Nach einem weiteren Spülgang mussten nun störende Hautbestandteile, Haare, Fleisch- und Fettreste, die anderweitig weiterverwendet wurden, entfernt werden, damit die Gerbstoffe überall und gleichmäßig in die Haut eindringen konnten. Dazu benutzte der Gerber ein hölzernes Gestell namens Schabebaum, auf dem er die Haare auf der einen Seite sowie Fett und Fleischreste auf der anderen Seite mit einem speziellen Messer abschabte. Dieses leicht gebogene Messer mit einem Griff an jeder Seite ist bis heute im Zunftzeichen der Gerber enthalten.
Was nicht abgeschabt werden konnte, wurde danach mit einer Beize aus Hunde-, Hühner- oder Taubenkot entfernt.
Spätestens an dieser Stelle können Sie wohl nachvollziehen, warum mein Protagonist Roger in Der zweite Sohn des Normannen die Nase rümpft, als er durch York reitet und der Wind den Geruch der Gerbereien im Nordwesten der Stadt herüberweht. Aber es gibt ja noch ein weiteres Zückerchen für den Geruchssinn, denn jetzt wurden die derart vorbereiteten Häute endlich in Leder umgewandelt.
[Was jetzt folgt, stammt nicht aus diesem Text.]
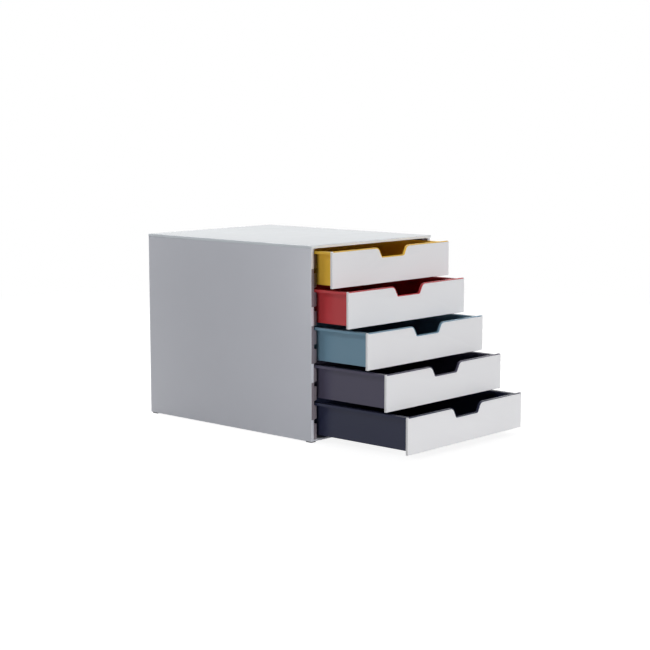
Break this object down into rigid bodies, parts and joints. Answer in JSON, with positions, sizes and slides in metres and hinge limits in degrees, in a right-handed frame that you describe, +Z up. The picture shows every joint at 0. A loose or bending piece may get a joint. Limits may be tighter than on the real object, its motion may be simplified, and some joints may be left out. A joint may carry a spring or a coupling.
{
  "type": "drawer tower",
  "caption": "Free-standing desk-top tower with a pale moulded housing and stacked pull-out trays in graded colours, each with a white front and a finger cut-out.",
  "frame": {"origin": "centre of the housing's base, in the plane that the four feet stand on", "axes": "+Z up; the drawers pull out towards -Y; +X is to the right of someone who faces the fronts"},
  "size_m": [0.28, 0.5361, 0.292],
  "materials": {
    "housing_shell": "light cool grey moulded polystyrene, glossy outside",
    "runner_liner": "mid cool grey moulded polystyrene, semi-gloss",
    "top_shell": "off-white moulded polystyrene, glossy",
    "foot_pad": "dark grey matt rubber",
    "front_shell": "white moulded polystyrene, smooth semi-gloss",
    "tray_yellow": "warm yellow moulded polystyrene, semi-gloss",
    "tray_red": "strawberry red moulded polystyrene, semi-gloss",
    "tray_blue_grey": "blue-grey moulded polystyrene, semi-gloss",
    "tray_violet_grey": "violet-grey moulded polystyrene, semi-gloss",
    "tray_dark_slate": "dark slate moulded polystyrene, semi-gloss"
  },
  "bodies": {
    "housing": {"side_panel_left": "housing_shell", "side_panel_right": "housing_shell", "runner_left": "runner_liner", "runner_right": "runner_liner", "top_panel": "top_shell", "bottom_panel": "housing_shell", "back_panel": "housing_shell", "foot_front_left": "foot_pad", "foot_front_right": "foot_pad", "foot_back_left": "foot_pad", "foot_back_right": "foot_pad"},
    "drawer_1": {"tray_1": "tray_yellow", "front_1": "front_shell"},
    "drawer_2": {"tray_2": "tray_red", "front_2": "front_shell"},
    "drawer_3": {"tray_3": "tray_blue_grey", "front_3": "front_shell"},
    "drawer_4": {"tray_4": "tray_violet_grey", "front_4": "front_shell"},
    "drawer_5": {"tray_5": "tray_dark_slate", "front_5": "front_shell"}
  },
  "joints": [
    {"name": "drawer_1_slide", "type": "slide", "parent": "housing", "child": "drawer_1", "axis": [0, -1, 0], "range_m": [-0.0355, 0.2145]},
    {"name": "drawer_2_slide", "type": "slide", "parent": "housing", "child": "drawer_2", "axis": [0, -1, 0], "range_m": [-0.0665, 0.1835]},
    {"name": "drawer_3_slide", "type": "slide", "parent": "housing", "child": "drawer_3", "axis": [0, -1, 0], "range_m": [-0.103, 0.147]},
    {"name": "drawer_4_slide", "type": "slide", "parent": "housing", "child": "drawer_4", "axis": [0, -1, 0], "range_m": [-0.138, 0.112]},
    {"name": "drawer_5_slide", "type": "slide", "parent": "housing", "child": "drawer_5", "axis": [0, -1, 0], "range_m": [-0.1775, 0.0725]}
  ]
}
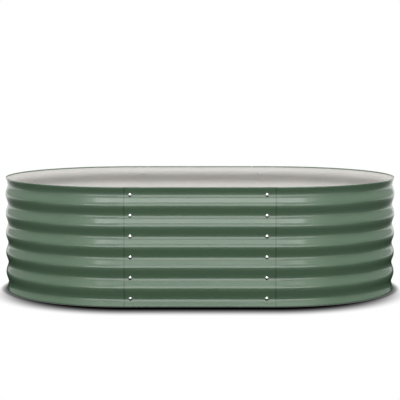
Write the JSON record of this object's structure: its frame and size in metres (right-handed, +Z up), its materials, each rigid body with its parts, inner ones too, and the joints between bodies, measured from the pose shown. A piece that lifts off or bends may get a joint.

Nach einem weiteren Spülgang begann nun nämlich der eigentliche Gerbprozess. Die gesäuberten Häute wurden nun in eine Gerbflotte in einem hölzernen Gefäß – ein Bottich oder eine mit Holz abgedichtete Grube – gelegt. Diese Gerbflotte gab es in zwei Varianten: einerseits die auch als Lohe bezeichnete Flüssigkeit, die aus pflanzlichen Stoffen wie Kastanien- oder Eichenrinde bestand, die dafür in der Lohmühle gemahlen und mit Wasser ausgelaugt wurde; andererseits die bei der Fett- oder Sämischgerbung benutzten Öle und Fette wie Tran oder Hirnmasse, die – erneut mit viel Muskelschmalz – in die Tierhaut eingearbeitet wurden. Für ein sehr hartes und festes Leder kamen die Häute bis zu zwölf Monate, teilweise mehrere Jahre, in immer höher konzentrierte Gerblösungen.

Zum Abschluss spülte der Gerber die behandelten Häute gründlich aus und ließ sie auf Stangengerüsten im Freien oder mit dem Aufkommen großer Städte auch auf dem Trockenboden im Dachgeschoss des Gerberhauses trocknen.
Je nach Bedarf und Gerbmethode musste das fertige Leder durch Walken zum Schluss wieder geschmeidig gemacht werden. Lohgegerbte Leder sind fest, robust und langlebig und daher oft für Schuhe verwendet. Sämisch gegerbte Leder besitzen eine angenehm weiche und samtige Oberfläche und sind auch heute noch beliebt, besonders bei Bekleidungsleder – denken Sie nur an Trachtenmode!
Beim SWR gibt es ein tolles Video zum gesamten Ablauf der Herstellung eines fluffigen Schaffells in einer Gerberei in 13. Generation im Schwarzwald:
Zugegeben, die Produktion dort ist wahrscheinlich um einiges höher als im Mittelalter, aber nur damit Sie eine Vorstellung vom Ausmaß des Wasserverbrauchs in einer Gerberei haben: Die im Video vorgestellte Gerberei Trautwein verbraucht geschätzte 30.000 l Wasser pro Tag. Kein Wunder also, dass Gerberviertel nie weit von einer großen natürlichen Wasserquelle entfernt lagen.